A parent responds to TIME article on poorly designed Trevor Project survey

By Mary Laval

On December 14, 2021, TIME Magazine printed this article: Gender-Affirming Hormone Therapy for LGBTQ Youth Can Help Save Lives, Study Finds. The subject of the article is this study: Association of Gender-Affirming Hormone Therapy With Depression, Thoughts of Suicide, and Attempted Suicide Among Transgender and Nonbinary Youth.

As TIME asserts: “The use of gender-affirming hormone therapy (GAHT) is significantly related to lower rates of depression, suicidal ideation and suicide attempts among transgender and nonbinary youth, according to a study published in the Journal of Adolescent Health on Tuesday.”

In response, an American Genspect parent wrote this response (lightly edited here) to the journalist:

I’d like to call your attention to a problem with the Journal of Adolescent Health study by the Trevor Project; this problem plagues many of the US studies that examine the mental health of transgender young people and which is likely to plague any study that examines mental health using a convenience sample of people recruited online. 

Specifically, the Trevor study recruited youth who identify as LGBQT “via targeted ads on Facebook, Instagram, and Snapchat.” The authors compare the current mental health of young people who want hormones and received hormones with those who want but do not take hormones. The problem is that young people who identify as transgender are frequently told by other young people and others that hormones are life saving. Speaking as a parent of a young person who is both anorexic and gender dysphoric, I have noted that such young people can become very anxious and fixated on starting hormones. 

This anxiety can reverse the association between a factor associated with anxious feelings and mental health. Anorexia illustrates the association. Actively restricting as an anorexia is associated with very bad mental and physical health outcomes.
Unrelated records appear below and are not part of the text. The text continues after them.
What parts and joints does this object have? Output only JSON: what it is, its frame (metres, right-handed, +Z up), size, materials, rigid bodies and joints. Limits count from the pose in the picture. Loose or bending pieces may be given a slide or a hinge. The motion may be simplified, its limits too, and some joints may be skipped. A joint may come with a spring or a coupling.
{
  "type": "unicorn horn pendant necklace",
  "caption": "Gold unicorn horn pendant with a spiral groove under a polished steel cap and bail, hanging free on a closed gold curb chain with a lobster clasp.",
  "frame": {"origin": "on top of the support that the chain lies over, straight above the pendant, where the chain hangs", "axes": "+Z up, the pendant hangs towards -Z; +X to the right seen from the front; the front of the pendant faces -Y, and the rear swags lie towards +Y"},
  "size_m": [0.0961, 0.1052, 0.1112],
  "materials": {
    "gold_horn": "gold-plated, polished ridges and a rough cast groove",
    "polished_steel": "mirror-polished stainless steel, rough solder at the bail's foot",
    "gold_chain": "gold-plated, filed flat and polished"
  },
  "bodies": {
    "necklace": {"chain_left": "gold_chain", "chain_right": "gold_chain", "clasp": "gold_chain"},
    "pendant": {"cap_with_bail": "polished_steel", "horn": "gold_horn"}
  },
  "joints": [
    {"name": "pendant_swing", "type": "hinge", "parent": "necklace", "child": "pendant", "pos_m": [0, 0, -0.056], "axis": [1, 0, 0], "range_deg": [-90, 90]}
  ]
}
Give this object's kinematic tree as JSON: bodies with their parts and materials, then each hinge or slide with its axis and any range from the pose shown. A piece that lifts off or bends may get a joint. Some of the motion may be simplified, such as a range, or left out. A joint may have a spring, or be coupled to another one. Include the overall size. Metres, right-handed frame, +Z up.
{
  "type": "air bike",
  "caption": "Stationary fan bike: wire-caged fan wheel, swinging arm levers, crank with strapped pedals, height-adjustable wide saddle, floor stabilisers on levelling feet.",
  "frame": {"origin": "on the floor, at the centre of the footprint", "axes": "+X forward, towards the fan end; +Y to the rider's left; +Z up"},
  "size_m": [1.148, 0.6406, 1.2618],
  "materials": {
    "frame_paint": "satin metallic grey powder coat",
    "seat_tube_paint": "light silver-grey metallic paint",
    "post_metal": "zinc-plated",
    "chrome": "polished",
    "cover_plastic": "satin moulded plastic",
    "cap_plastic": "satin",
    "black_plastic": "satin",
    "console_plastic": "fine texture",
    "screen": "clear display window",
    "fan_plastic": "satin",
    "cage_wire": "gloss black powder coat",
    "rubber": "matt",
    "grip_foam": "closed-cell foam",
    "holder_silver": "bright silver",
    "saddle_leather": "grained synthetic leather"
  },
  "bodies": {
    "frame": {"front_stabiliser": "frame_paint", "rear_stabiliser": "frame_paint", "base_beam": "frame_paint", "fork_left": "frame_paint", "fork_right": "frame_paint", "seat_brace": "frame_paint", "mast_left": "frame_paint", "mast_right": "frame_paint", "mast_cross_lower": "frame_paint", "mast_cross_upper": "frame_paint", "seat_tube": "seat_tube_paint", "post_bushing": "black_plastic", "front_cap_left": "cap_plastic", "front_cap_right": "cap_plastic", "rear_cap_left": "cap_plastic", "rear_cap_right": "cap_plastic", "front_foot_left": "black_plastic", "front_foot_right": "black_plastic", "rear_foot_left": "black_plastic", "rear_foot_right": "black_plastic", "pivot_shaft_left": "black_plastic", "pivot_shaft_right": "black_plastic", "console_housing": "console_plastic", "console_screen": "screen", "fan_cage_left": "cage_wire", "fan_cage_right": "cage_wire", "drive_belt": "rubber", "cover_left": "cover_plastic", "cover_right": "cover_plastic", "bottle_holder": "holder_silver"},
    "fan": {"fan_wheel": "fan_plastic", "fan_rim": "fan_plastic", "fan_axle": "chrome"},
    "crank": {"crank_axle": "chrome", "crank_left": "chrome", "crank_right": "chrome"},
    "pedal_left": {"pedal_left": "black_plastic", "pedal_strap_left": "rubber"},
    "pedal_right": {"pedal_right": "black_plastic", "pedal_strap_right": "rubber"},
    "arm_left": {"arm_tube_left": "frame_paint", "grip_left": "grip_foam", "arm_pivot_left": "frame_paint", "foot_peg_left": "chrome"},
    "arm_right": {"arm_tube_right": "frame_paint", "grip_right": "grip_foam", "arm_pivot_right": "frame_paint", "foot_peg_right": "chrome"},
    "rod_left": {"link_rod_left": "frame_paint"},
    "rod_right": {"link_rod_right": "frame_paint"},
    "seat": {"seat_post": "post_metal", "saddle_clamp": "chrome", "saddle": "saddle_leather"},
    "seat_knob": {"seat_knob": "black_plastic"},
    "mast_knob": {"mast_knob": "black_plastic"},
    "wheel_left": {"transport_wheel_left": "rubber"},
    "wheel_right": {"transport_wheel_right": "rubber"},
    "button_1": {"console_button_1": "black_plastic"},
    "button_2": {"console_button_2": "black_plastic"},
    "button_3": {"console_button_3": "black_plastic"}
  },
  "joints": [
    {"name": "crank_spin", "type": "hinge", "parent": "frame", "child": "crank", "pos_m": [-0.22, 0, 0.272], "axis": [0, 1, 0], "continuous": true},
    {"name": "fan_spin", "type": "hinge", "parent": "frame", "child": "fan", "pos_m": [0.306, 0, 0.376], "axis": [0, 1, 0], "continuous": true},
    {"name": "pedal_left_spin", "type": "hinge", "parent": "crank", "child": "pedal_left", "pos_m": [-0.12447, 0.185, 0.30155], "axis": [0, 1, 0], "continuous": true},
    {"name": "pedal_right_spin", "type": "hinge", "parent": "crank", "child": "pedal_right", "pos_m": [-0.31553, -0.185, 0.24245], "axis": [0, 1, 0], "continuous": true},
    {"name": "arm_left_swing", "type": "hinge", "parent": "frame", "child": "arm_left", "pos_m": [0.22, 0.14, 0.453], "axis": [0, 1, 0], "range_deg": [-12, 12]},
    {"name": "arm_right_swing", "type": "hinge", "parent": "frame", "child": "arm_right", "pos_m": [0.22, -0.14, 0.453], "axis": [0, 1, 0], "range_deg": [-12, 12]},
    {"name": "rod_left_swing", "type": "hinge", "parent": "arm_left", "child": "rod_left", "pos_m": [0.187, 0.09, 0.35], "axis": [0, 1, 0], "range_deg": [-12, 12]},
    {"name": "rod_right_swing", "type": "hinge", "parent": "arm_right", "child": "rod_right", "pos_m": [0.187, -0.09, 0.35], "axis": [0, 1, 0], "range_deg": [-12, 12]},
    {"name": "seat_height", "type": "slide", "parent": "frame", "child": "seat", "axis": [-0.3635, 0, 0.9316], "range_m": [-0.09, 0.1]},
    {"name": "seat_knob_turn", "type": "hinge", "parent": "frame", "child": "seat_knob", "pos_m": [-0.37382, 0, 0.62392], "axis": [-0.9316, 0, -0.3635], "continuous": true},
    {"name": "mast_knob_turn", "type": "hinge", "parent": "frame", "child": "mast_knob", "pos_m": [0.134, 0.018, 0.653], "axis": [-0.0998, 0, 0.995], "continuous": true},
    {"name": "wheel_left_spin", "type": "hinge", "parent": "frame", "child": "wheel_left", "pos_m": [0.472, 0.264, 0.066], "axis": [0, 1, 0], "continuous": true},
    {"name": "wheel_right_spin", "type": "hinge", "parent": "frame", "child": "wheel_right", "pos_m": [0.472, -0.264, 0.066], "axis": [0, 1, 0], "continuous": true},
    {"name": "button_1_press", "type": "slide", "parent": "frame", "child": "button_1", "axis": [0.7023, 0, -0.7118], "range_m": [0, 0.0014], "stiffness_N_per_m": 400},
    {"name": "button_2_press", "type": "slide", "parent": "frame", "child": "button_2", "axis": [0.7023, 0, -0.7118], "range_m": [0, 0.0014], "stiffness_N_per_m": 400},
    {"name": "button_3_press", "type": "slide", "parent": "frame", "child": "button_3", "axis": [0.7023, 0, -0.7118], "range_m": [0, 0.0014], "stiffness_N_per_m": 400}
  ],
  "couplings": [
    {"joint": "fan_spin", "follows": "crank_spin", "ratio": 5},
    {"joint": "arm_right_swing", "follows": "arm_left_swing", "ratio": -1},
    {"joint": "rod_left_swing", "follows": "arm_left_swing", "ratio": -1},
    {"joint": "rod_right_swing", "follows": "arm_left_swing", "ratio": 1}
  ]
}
Anorexia nervosa (the restricting type) has the highest mortality rate of any psychiatric condition, with mortality due to organ failure, be it suicide (brain failure), heart failure, or liver failure.  But at different points in time, active restriction and lower weight in anorexia is associated with better current mental health than not restricting or being at a healthy weight because the act of restricting or being low weight reflects an effective – but very harmful – strategy for coping with anxiety.  I give two examples of how this could play out in a convenience sample.

1. Suppose young people who are interested in losing weight are recruited via ads on social media.  The sample screens for people who screen positive for anorexic symptoms. Families of the eating disordered in treatment are advised to closely monitor internet use in case the eating disordered are accessing pro-ANA sites or other information where they access tips and encouragement to lose weight. Some of these sites on Discord were banned a few years back, but there are still plenty around. If you compare the current mental health of young anorexics in the sample who are currently restricting with those of young anorexics not currently restricting, you’re likely to find that the restricters will be less anxious and less depressed. They are coping more “effectively” than the non-restricters.

2. Eating disorder therapists warn families that as the anorexic in recovery approaches their (higher) weight target, anxiety and suicidality risks may peak – that this can be the most dangerous period. If you were to compare the mental health of anorexics in treatment who are still underweight with those approaching a healthy weight, you will find much higher rates of suicidality and anxiety in the healthy weight recovering anorexic, but no one would interpret this as meaning anorexics should not achieve a healthy weight. After one or two years following treatment, you will find that recovered anorexics at a healthy weight are likely to have lower anxiety and better overall health than those who are still at a low weight, possibly because the recovered anorexic has developed and mastered better coping strategies.   

I offer these examples to illustrate the challenges in interpreting the contemporaneous association between mental health and some factor that may elicit anxiety in sample members (like hormone treatment in a trans-identifying population). The anorexia examples may be especially relevant because identity-disrupting conditions, like anorexia and body integrity dysphoria (the intense need/desire to live in a disabled body), co-occur at very high rates with gender dysphoria.

Such poorly designed studies on trans-identifying young people are unfortunately common. Much of the evidence is also unclear because studies are often conducted on childhood-onset gender dysphoria and may not be applicable to adolescent-onset gender dysphoria. Of particular note, very few good, reliable studies have been conducted at all about detransitioners, so there is very little information about them – one way or the other.

Ideal studies would have controls, be conducted over long periods of time (ideally 8-10+ years), with a small-enough loss to follow up, unflawed study instruments, unflawed analysis, and cohorts relevant to the patients seeking care. Unfortunately, much of the available evidence so far appears to be of low quality and unreliable, frequently with huge losses to follow up, thereby introducing massive uncertainties.

The UK National Institute for Health and Care Excellence (NICE) comprehensive reviews of both puberty blockers and cross-sex hormones underscore the poor research quality of many studies.